Tacite [1] dit qu’on faisoit toujours de nouvelles fraudes aux lois faites pour arrêter les usures. Quand on ne put plus prêter ni emprunter sous le nom d’un allié, il fut aisé de faire paroître un homme des provinces, qui prêtoit son nom.

Il falloit une nouvelle loi contre ces abus ; et Gabinius [2], faisant la loi fameuse qui avoit pour objet d’arrêter la corruption dans les suffrages, dut naturellement penser que le meilleur moyen pour y parvenir étoit de décourager les emprunts : ces deux choses étoient naturellement liées ; car les usures augmentoient [3] toujours au temps des élections, parce qu’on avoit besoin d’argent pour gagner des voix. On voit bien que la loi Gabinienne avoit étendu le sénatus-consulte Sempronien aux provinciaux, puisque les Salaminiens ne pouvoient emprunter de l’argent à Rome, à cause de cette loi. Brutus, sous des noms empruntés, leur en prêta [4] à quatre pour cent par mois [5], et obtint pour cela deux sénatus-consultes, dans le premier desquels il étoit dit que ce prêt ne seroit pas regardé comme une fraude faite à la loi, et que le gouverneur de Cilicie jugeroit en conformité des conventions portées par le billet des Salaminiens [6].

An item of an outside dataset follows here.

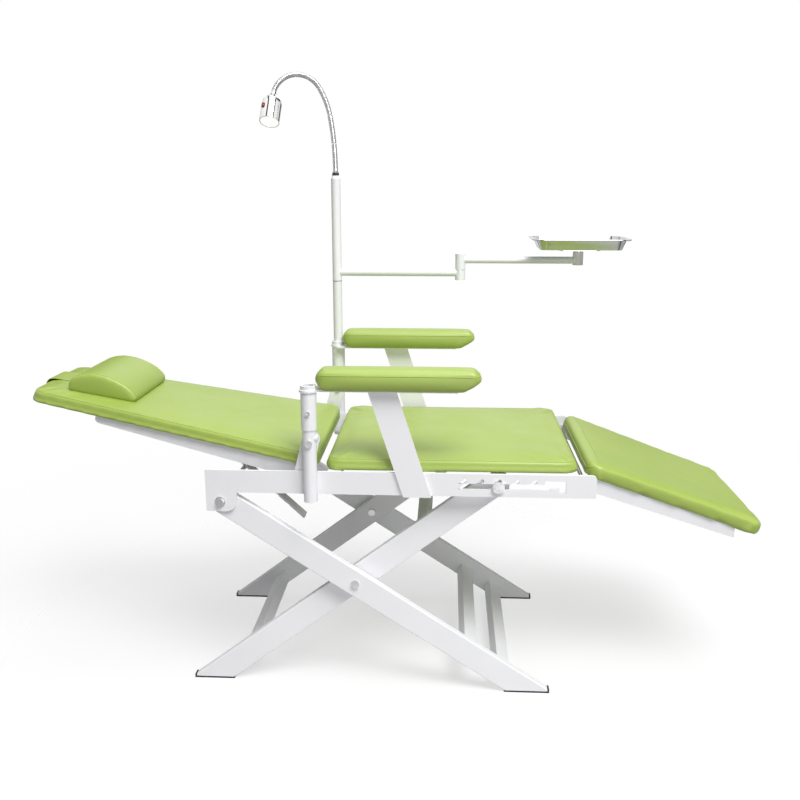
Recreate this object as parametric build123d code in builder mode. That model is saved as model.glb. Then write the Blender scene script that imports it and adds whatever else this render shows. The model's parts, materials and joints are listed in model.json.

Le prêt à intérêt étant interdit par la loi Gabinienne entre les gens des provinces et les citoyens romains, et ceux-ci ayant pour lors tout l’argent de l’univers entre

  1. Annal. ; liv. VI, c. XVI. (M.)
  2. L'an 615 de Rome. (M.)
  3. Voyez les lettres de Cicéron à Atticus, liv. IV, lettre XV et XVI. (M.)
  4. Cicéron à Atticus, liv. VI, lettre I. (M.)
  5. Pompée, qui avoit prêté au roi Ariobarsano six cents talents, se faisoit payer trente-trois talents attiques tous les trente jours. Cicéron à Atticus, liv. V, lettre XXII ; liv. VI, lettre I. (M.).
  6. Ut neque Salamimis, neque cui eis desisset, fraudi esset. Ibid. (M.)